RT: Not even a hint? Are there bunnies?
GP: And rainbows and unicorns (he said, agilely deflecting). But among existing, company owned properties? "The Hulk," natch.
GP: For the Hulk, I'd be thrilled to work with any of the Hulk artists I've worked with thus far - Carlo Pagulayan, Aaron Lopresti, Gary Frank, John Romita, Jr., Leonard Kirk, and Jose Ladronn are all insanely great pencillers and storytellers.
RT: What's the best comic book movie ever made?
GP: The first Christopher Reeves "Superman" movie, with the second "Spider-Man" as a close runner-up.
RT: What is your weirdest convention experience?
GP: The weird's not really coming to mind right now - but one of my pinnacles of supersweet geekosity was seeing Dekker's gun from "Blade Runner" under glass at Wizard World Los Angeles last year.
RT: If you were remembered for only one thing in your career, what would you want it to be?

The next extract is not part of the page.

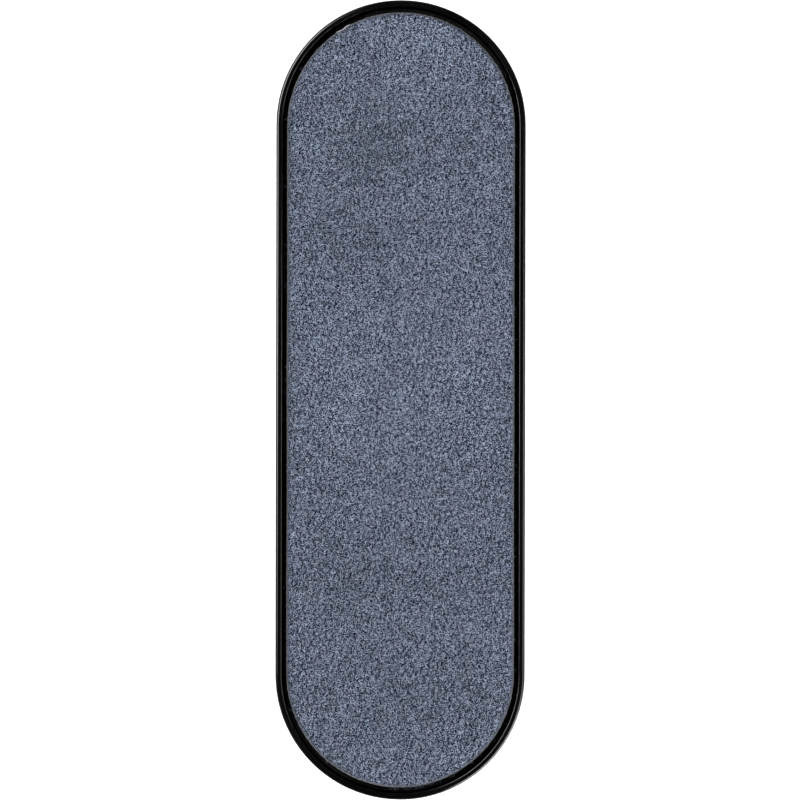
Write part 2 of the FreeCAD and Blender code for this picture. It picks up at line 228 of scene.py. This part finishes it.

GP: Whoa. That's a big question.
RT: That's why I saved it for last.
GP: I'd just be thrilled if a few people out there read or saw my stuff at the right time for it to give them the kind of a window or mirror they need at that point in their lives. That's what folks like Lloyd Alexander (may he rest in peace), Ray Bradbury, Mark Twain, Bill Mantlo, Billy Wilder, the Marx Brothers, Howard Hawks, Akira Kurosawa, Jane Austen, and so many others did for me, and I'll forever be grateful to them for it.